Originally Posted by ox
.... except to say that the only bit of mathematics we have in our brain is logic...
It may be present in some brains. There is evidence it is not present in all brains. (See next item.)

Originally Posted by ox
... My assumption is that within our galaxy everything is relative to the black hole at its centre which in turn is relative to a singularity at the centre of the universe.
There is no evidence for a centre of the universe.
There is no evidence for a singularity at such a non-existent centre.
There is no scientific justification for your assumption.

Moreover, you do not seem to understand the use of the phrase 'relative to'. Certainly we can consider everything in the galaxy relative to the proposed black hole at it's centre. We can also consider everything in the galaxy relative to the the Number 64 from New Addington to Thornton Heath Pond. You seem to imbue the object to which things are measured 'relative to' with singular importance. The whole point about relativity is that their are no preferred observational points or frames.

14. Fysics is fysics, whether it is at a university, in a bus, a bar or undergoing a psychiatric examinaton should make no difference.

15. Originally Posted by Ghrasp
Fysics is fysics, whether it is at a university, in a bus, a bar or undergoing a psychiatric examinaton should make no difference.
No.
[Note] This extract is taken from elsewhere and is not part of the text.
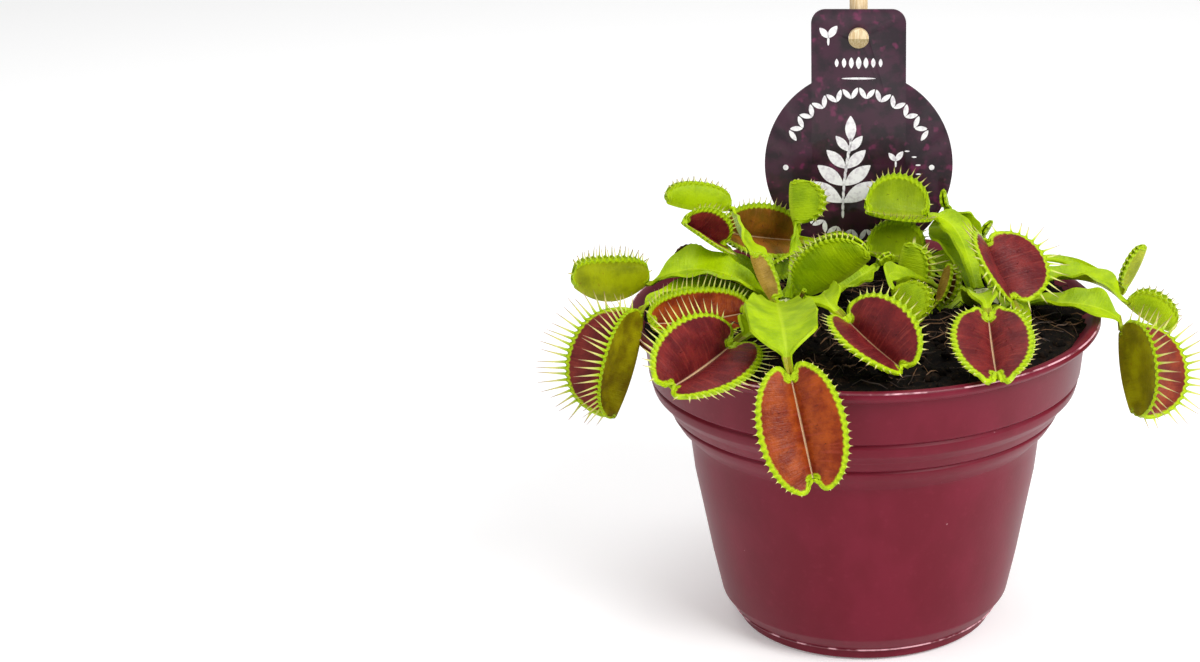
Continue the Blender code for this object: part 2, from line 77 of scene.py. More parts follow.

Physics is phucking physics, not fysics. And logic is logic and it is noticeably absent from most of ox's posts.

16. But the principles of Physics can be assumed to be the same in a bar, for someone examined by a psychiater or for a psychiater. Because "the laws of fysics are supposed to be the same for all observers". You obviously didn,t get my fine sense of humor..
What does Phuck mean by the way ? :?

17. What does Phuck mean by the way ?
it is a form of length dilation where the relative position of the end, if measured and plotted, forms a cyclic waveform function over time.